What the exercise asks - Among the lines of data below, reproduce only those from the one with "box = nut.bounding_box()" through the one with "if empty is", exactly as they stand, both ends included.

Data records -
☆ ☆ ☆ ☆ ☆ ☆ ☆
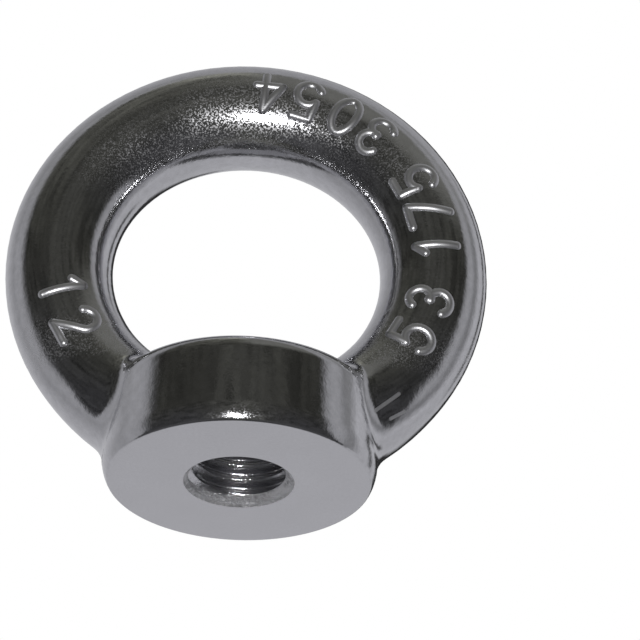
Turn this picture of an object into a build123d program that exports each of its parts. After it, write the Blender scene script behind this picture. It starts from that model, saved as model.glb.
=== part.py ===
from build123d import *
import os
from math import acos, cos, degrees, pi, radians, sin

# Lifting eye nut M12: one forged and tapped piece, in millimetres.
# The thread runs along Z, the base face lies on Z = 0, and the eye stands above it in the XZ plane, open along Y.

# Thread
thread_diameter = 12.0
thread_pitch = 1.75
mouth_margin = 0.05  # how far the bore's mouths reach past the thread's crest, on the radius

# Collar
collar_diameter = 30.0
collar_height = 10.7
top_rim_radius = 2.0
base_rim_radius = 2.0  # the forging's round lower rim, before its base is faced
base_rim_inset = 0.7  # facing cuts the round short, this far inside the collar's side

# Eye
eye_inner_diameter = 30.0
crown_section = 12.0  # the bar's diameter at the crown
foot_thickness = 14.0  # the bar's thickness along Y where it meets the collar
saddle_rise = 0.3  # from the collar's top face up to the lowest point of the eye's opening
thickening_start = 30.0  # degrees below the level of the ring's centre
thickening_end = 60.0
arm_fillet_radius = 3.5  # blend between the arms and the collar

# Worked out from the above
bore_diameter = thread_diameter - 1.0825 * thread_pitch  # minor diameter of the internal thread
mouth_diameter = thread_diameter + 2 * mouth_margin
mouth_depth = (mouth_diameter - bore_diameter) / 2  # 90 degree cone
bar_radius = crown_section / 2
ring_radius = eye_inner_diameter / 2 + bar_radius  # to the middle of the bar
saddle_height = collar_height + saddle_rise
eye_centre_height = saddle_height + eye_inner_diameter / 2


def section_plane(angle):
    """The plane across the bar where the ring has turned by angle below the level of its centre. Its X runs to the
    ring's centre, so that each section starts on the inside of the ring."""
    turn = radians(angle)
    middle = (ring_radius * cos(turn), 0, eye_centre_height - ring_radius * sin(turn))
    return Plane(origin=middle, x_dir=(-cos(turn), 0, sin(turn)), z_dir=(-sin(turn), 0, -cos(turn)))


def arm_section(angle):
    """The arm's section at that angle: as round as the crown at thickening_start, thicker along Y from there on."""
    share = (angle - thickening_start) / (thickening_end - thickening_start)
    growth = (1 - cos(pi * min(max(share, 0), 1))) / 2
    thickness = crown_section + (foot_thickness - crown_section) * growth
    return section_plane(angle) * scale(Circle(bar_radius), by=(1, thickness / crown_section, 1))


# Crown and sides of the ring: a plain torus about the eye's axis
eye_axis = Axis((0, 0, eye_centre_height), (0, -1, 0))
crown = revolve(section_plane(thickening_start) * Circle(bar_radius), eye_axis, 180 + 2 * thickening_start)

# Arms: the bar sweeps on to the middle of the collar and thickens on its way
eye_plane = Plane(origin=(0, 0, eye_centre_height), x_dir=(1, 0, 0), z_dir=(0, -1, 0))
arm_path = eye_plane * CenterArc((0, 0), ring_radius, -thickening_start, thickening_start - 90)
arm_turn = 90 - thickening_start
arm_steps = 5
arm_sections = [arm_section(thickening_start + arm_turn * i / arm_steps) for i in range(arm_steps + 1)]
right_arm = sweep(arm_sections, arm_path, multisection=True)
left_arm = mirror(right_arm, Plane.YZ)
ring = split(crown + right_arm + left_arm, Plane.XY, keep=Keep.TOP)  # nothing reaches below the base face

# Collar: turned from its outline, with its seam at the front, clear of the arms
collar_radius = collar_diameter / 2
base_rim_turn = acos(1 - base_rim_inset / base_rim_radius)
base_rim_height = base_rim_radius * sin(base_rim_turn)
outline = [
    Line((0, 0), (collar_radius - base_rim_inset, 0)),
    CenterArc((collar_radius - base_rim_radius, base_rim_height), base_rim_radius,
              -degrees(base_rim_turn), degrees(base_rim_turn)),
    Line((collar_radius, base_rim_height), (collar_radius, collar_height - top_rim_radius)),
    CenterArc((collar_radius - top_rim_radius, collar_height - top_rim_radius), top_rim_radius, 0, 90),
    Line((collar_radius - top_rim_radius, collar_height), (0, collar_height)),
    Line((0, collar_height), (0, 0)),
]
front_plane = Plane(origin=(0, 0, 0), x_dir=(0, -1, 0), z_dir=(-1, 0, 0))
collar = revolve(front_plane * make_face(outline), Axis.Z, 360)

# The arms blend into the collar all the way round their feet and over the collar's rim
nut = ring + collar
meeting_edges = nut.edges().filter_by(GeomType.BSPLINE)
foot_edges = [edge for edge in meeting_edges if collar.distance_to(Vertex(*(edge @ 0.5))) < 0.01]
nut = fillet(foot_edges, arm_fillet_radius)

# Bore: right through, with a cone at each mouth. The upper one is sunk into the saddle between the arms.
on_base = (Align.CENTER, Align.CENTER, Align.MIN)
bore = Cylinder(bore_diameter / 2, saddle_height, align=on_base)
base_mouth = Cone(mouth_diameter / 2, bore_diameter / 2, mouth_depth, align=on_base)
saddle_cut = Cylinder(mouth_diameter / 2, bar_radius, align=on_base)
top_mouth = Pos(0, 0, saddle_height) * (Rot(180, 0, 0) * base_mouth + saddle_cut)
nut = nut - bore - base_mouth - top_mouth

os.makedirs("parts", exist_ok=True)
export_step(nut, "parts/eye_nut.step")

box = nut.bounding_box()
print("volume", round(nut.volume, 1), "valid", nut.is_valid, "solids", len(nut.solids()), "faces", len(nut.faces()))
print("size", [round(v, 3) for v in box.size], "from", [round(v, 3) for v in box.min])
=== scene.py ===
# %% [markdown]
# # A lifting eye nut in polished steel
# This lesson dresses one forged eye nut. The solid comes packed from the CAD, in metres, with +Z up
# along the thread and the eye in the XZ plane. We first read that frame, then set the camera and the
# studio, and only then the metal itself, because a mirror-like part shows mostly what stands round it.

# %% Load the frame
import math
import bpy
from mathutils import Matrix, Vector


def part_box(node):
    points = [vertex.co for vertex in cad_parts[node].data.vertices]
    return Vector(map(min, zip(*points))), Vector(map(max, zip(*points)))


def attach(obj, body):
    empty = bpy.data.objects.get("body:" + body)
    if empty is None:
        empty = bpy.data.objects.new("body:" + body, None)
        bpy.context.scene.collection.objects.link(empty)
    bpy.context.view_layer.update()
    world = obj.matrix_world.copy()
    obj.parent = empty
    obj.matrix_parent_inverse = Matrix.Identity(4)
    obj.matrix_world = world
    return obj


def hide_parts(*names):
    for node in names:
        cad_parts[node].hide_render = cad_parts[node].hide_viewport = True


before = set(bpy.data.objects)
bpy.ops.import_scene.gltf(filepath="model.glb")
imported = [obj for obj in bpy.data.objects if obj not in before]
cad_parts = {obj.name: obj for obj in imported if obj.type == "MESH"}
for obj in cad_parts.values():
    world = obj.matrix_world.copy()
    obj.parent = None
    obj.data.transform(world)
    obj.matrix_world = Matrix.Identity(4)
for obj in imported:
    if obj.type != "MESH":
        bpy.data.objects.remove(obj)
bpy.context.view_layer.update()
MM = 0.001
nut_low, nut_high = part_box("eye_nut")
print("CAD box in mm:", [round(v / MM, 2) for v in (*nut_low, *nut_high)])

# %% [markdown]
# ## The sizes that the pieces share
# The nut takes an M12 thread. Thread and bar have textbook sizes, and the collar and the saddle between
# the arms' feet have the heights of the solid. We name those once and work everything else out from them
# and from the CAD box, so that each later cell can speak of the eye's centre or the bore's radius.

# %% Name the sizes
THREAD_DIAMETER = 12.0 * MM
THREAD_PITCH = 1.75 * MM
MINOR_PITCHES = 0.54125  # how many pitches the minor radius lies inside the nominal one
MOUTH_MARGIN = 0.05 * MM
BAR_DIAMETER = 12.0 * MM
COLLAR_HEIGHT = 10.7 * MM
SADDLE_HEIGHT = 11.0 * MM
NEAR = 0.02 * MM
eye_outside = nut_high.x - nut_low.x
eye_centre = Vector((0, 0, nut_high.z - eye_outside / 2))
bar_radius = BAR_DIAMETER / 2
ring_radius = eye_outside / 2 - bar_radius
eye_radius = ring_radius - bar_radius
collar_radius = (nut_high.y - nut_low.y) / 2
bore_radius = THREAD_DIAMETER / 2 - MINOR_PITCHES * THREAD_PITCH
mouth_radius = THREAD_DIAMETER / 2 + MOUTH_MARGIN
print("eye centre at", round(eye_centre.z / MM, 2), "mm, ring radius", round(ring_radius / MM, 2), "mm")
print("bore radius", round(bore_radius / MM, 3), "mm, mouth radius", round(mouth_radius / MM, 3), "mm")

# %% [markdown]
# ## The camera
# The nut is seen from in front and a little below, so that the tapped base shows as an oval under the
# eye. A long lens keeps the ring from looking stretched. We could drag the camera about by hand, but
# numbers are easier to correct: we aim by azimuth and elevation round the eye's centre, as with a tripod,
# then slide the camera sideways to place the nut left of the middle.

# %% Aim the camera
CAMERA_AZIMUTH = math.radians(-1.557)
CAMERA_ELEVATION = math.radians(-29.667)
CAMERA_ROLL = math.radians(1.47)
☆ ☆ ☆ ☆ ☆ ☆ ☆
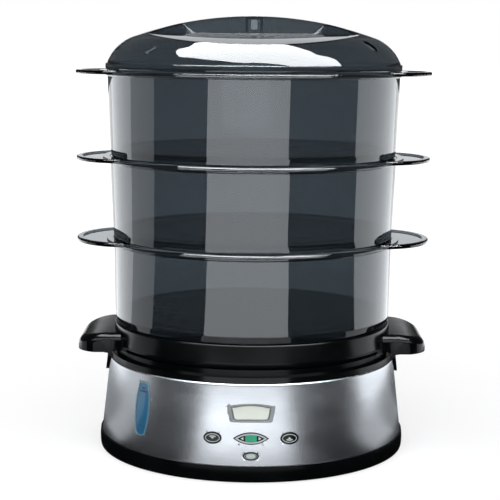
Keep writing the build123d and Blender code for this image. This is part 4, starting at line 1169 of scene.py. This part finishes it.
☆ ☆ ☆ ☆ ☆ ☆ ☆
Worked answer -
box = nut.bounding_box()
print("volume", round(nut.volume, 1), "valid", nut.is_valid, "solids", len(nut.solids()), "faces", len(nut.faces()))
print("size", [round(v, 3) for v in box.size], "from", [round(v, 3) for v in box.min])
=== scene.py ===
# %% [markdown]
# # A lifting eye nut in polished steel
# This lesson dresses one forged eye nut. The solid comes packed from the CAD, in metres, with +Z up
# along the thread and the eye in the XZ plane. We first read that frame, then set the camera and the
# studio, and only then the metal itself, because a mirror-like part shows mostly what stands round it.

# %% Load the frame
import math
import bpy
from mathutils import Matrix, Vector


def part_box(node):
    points = [vertex.co for vertex in cad_parts[node].data.vertices]
    return Vector(map(min, zip(*points))), Vector(map(max, zip(*points)))


def attach(obj, body):
    empty = bpy.data.objects.get("body:" + body)
    if empty is None:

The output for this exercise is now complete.